History of the Liberty Bell
Originally, the Liberty Bell was installed in the Pennsylvania State House, now known as Independence Hall. The first bell was ordered from London in 1751, and was cracked on the first ring. The replacement was made in Philadelphia, and it lasted quite a bit longer, not developing a crack until the 1840’s. Interestingly enough, the fix for the crack was to make the crack wider! Unfortunately, this was unsuccessful, a second crack developed, and the bell was retired.
With an inscription like “Proclaim Liberty Throughout All the Land Unto All the Inhabitants thereof,” you can quickly see why this bell has turned into much more than just a bell.

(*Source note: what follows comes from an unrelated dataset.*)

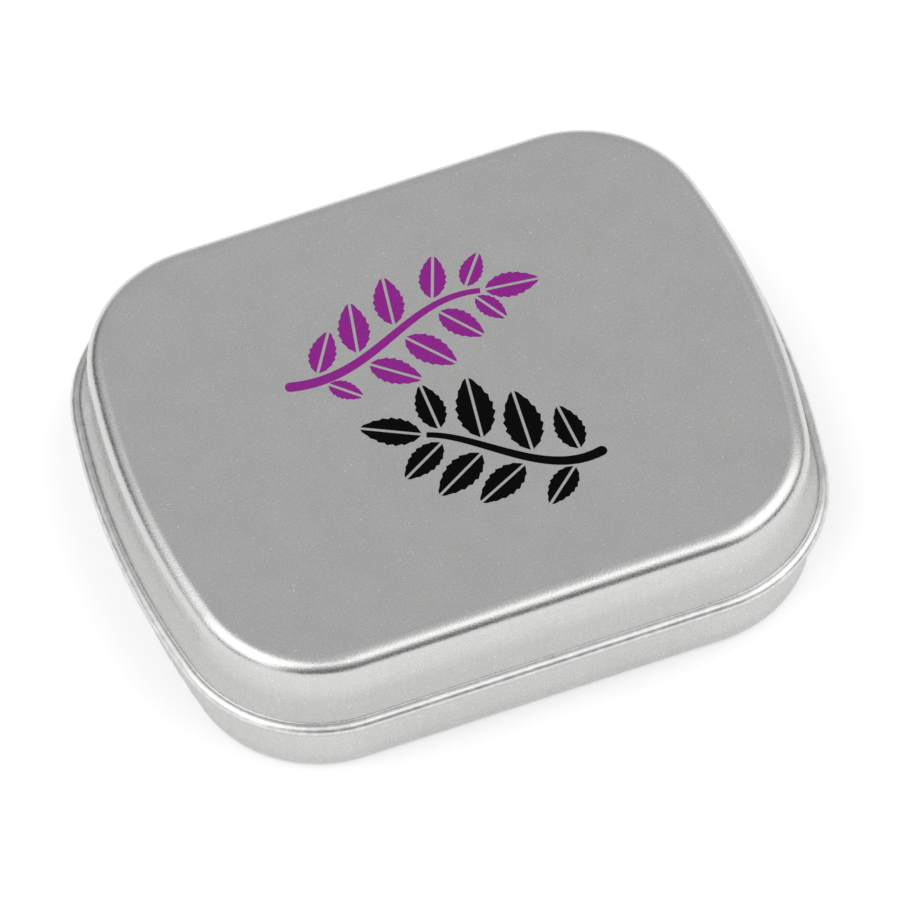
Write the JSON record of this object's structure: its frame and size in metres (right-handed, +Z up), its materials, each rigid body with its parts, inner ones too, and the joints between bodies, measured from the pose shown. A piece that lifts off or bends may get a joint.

The inscription originates from the Jubilee in the Bible. Every 50 years, the Israelites were supposed to free their slaves and return property to the original owners. With a meaning like this, it is no surprise that the abolitionists used this bell and motto in their efforts to free the slaves!
Later on, the Women’s Suffrage movement also used this bell as a focal point in encouraging people to allow women to vote. They made a replica of the bell and traveled around the state with it.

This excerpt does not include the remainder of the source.